In response to concerns about air quality raised with the city, the following actions will be taken:

  • Require that all tug operators utilize Tier 3-compliant engines ahead of required compliance schedules. The department will require that tugs meet Tier-4 emissions requirements for particulate matter when such technology is demonstrated and available;
  • Perform air monitoring at the four marine transfer stations on a bi-annual basis; and
  • Extend the City’s Clean Heat program to reduce emissions from boilers using dirty heating oil, a major contributor to existing air pollution on Manhattan’s Upper East Side, and work with the Departments of Environmental Protection, Health and Mental Hygiene, and the Office of Long Term Planning and Sustainability to perform additional analysis of ambient air quality related to existing mobile and point-source emissions.

Alleviating Truck Traffic and Keeping Pedestrians Safe

In an effort to minimize disruption to communities, the city will:

  • Ensure that there is no queuing on public rights-of-way leading into the stations;
  • Provide an enforcement agent at the base of the ramp when collection trucks are entering and leaving the 91st Street Marine Transfer Station to improve traffic flow and improve pedestrian safety; and
  • Monitor truck traffic near DSNY-operated marine transfer stations.

These commitments are in addition to the current design elements of the marine transfer stations, including the installation of efficient truck handling, a negative air pressure system, vermin controls, containerization of refuse, odor neutralizers, and extensive flood proofing to meet newly released flood maps.

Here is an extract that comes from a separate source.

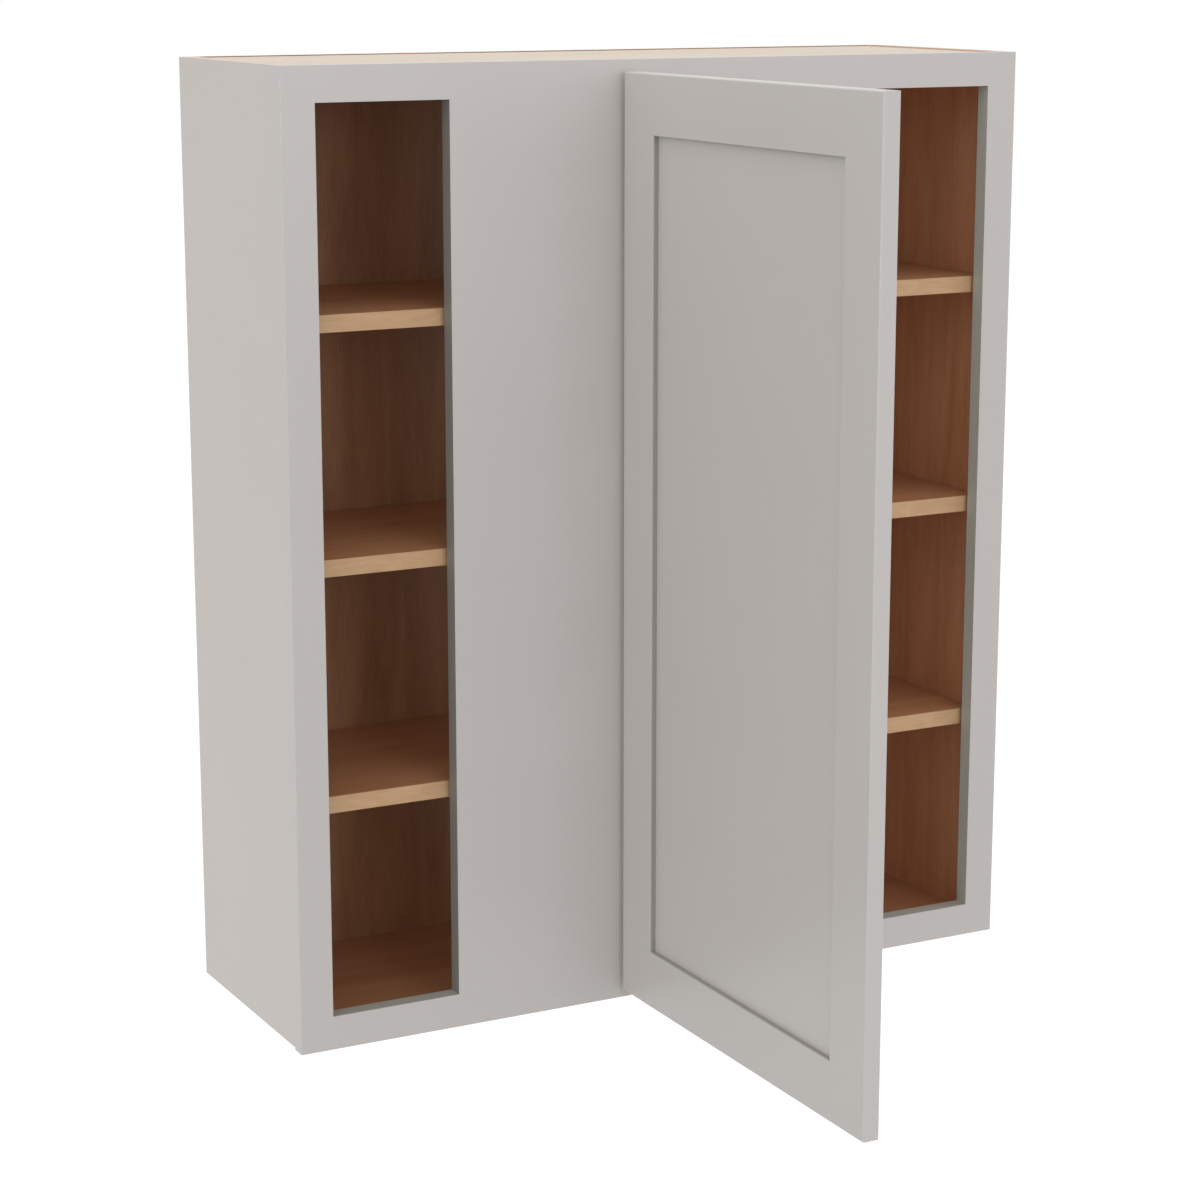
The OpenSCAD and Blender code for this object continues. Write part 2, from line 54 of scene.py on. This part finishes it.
# Sockets that go by number, because their names repeat within the node.
SHARE, A_NUMBER, B_NUMBER, A_COLOUR, B_COLOUR, MIXED_COLOUR = 0, 2, 3, 6, 7, 2
FIRST, SECOND, THIRD = 0, 1, 2


class Grain(Enum):
    """The direction that the wood fibres of a panel run in, as an axis."""

    ACROSS = 0
    UPRIGHT = 2


class Side(Enum):
    """The way a face looks out of its panel, as an axis and a sign."""

    LEFT = (0, -1)
    RIGHT = (0, 1)
    FRONT = (1, -1)
    BACK = (1, 1)
    UNDER = (2, -1)
    TOP = (2, 1)


def linear(hex_colour: str) -> tuple[float, float, float, float]:
    """Turns a display colour into the linear values that Blender's sockets take.

    Args:
        hex_colour: sRGB colour such as "#c1bcb6".

    Returns:
        Red, green, blue and an alpha of 1, linear.
    """
    raw = np.array([int(hex_colour[i:i + 2], 16) for i in (1, 3, 5)]) / CHANNEL_TOP
    curved = ((raw + CURVE_LIFT) / (1 + CURVE_LIFT)) ** CURVE_POWER
    lin = np.where(raw <= CURVE_KNEE, raw / CURVE_SLOPE, curved)
    return (*map(float, lin), 1.0)


def add(tree: bpy.types.NodeTree, kind: str, values: dict | None = None,
        links: dict | None = None, **settings: object) -> bpy.types.Node:
    """Adds one shader node with its settings, socket values and incoming links.

    Args:
        tree: the material's or world's node tree.
        kind: the node's class name.
        values: socket name or number to its constant.
        links: socket name or number to the output that feeds it.
        settings: properties of the node itself.

    Returns:
        The new node.
    """
    node = tree.nodes.new(kind)
    for name, value in settings.items():
        setattr(node, name, value)
    for name, value in (values or {}).items():
        node.inputs[name].default_value = value
    for name, source in (links or {}).items():
        tree.links.new(source, node.inputs[name])
    return node


def empty_material(name: str) -> tuple[bpy.types.Material, bpy.types.NodeTree]:
    """Makes a node material without its default nodes.

    Args:
        name: the real material's name and how its surface was made.

    Returns:
        The material and its node tree.
    """
    material = bpy.data.materials.new(name)
    material.use_nodes = True
    material.node_tree.nodes.clear()
    return material, material.node_tree


def close_material(tree: bpy.types.NodeTree, shader: bpy.types.Node) -> None:
    """Feeds a finished shader into the material's output.

    Args:
        tree: the material's node tree.
        shader: the node whose first output is the surface.
    """
    add(tree, "ShaderNodeOutputMaterial", links={"Surface": shader.outputs[0]})


@dataclass(frozen=True)
class SprayedLacquer:
    """Catalysed lacquer sprayed on sanded hardwood: an even satin skin with a faint orange peel.

    The peel has its real pitch of about two millimetres and breaks the gloss up softly. The
    clouds are the slow changes of shade that a spray gun leaves on a panel.
    """

    name: str = "sprayed satin lacquer on maple"
    colour: str = "#c7c2bd"
    shade: str = "#c3beb9"
    roughness: float = 0.36
    ior: float = 1.48
    peel_mm: float = 2.2
    peel_detail: float = 1.5
    peel_depth_mm: float = 0.1
    peel_strength: float = 0.05
    cloud_mm: float = 180.0
    cloud_detail: float = 2.0

    def build(self) -> bpy.types.Material:
        """Builds the lacquer.

        Returns:
            The finished material.
        """
        material, tree = empty_material(self.name)
        spot = add(tree, "ShaderNodeTexCoord").outputs["Object"]
        peel = add(tree, "ShaderNodeTexNoise",
                   {"Scale": 1 / (self.peel_mm * MM), "Detail": self.peel_detail},
                   {"Vector": spot})
        cloud = add(tree, "ShaderNodeTexNoise",
                    {"Scale": 1 / (self.cloud_mm * MM), "Detail": self.cloud_detail},
                    {"Vector": spot})
        tint = add(tree, "ShaderNodeMix",
                   {A_COLOUR: linear(self.colour), B_COLOUR: linear(self.shade)},
                   {SHARE: cloud.outputs[0]}, data_type="RGBA")
        bump = add(tree, "ShaderNodeBump",
                   {"Strength": self.peel_strength, "Distance": self.peel_depth_mm * MM},
                   {"Height": peel.outputs[0]})
        shader = add(tree, "ShaderNodeBsdfPrincipled",
                     {"Roughness": self.roughness, "IOR": self.ior},
                     {"Base Color": tint.outputs[MIXED_COLOUR], "Normal": bump.outputs[0]})
        close_material(tree, shader)
        return material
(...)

DSNY has established a bi-weekly meeting of a Community Advisory Group composed of stakeholders and community representatives to explore additional mitigation measures and discuss issues pertaining to marine transfer station construction as they arise. DSNY will also work closely with the Department of Design and Construction (DDC) to accommodate the community during construction of all facilities, including the East 91st Street Marine Transfer Station, and DDC is in the process of hiring a community liaison for the Community Advisory Group.

91st Street Marine Transfer Station

A critical component of the SWMP, the East 91st Street Marine Transfer Station will begin to accept residential waste from Manhattan community districts 5, 6, 8, and 11. The station will also eventually accept up to 780 tons per day of commercial waste collected by private haulers in Manhattan.

DSNY is committed to being a good neighbor at 91st Street. Since 2006, the department improved the air quality of our fleet by investing in new vehicles and retrofitting older vehicles with Best Available Retrofit Technology to minimize pollutant emissions. To date, these investments have yielded a 90 percent decline in PM emissions and a 74 percent decline in NOx emissions.